Along with Pedersen, Johnson also helped organize and facilitate the International Pop Underground Convention, a 1991 music festival that centered on resistance to corporate pressure as an exaltation of DIY values. The IPU Convention has since earned a strong legacy for both its performances and musical philosophy, documented in a compilation of live recordings released by K in 1992. Artists featured include Bratmobile, Fugazi, Courtney Love, Melvins, Unwound and The Pastels, a strong lineup for an event which, as noted by Johnson, few expected to succeed.

Unfortunately for fans, K’s entire history cannot be wholly celebrated.
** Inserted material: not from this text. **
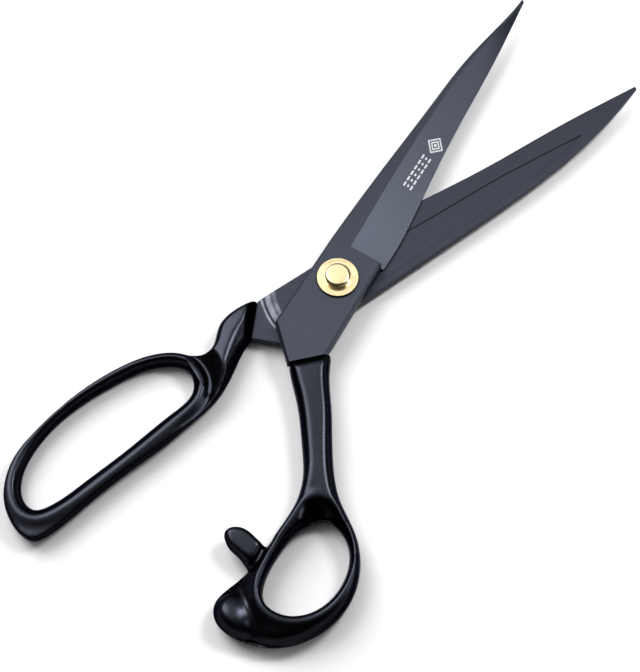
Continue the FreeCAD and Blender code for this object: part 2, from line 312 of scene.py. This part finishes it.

Moldy Peaches singer Kimya Dawson noted in 2016 that the label owes her unpaid royalties for solo albums released through K, publicly airing grievances with Johnson and his label on Facebook. She has described K as a “broken, sinking ship.” Similarly, former business partner Pedersen alleged that Johnson cheated her out of a 50/50 split in earnings agreed upon in a 1999 deal. Contesting these claims, K artist Arrington de Dionyso has claimed that many bands owe the label itself money. A described decline in the culture of record buying is listed as reasoning behind K’s scramble for funds, a struggling attempt to pay pack artists who later grew famous. Johnson himself has admitted to partial incompetence and mismanagment while also contesting certain aspects of the financial claims against him.

Regardless of current struggles, K’s supportive impact on independent artists deserves to be recognized as a net good for many music communities and their artistic philosophies. K’s ideals should be seen in a positive light for their influence on countless musicians, backed by an impressive catalog of releases that have rightfully earned their place as an integral part of the indie canon.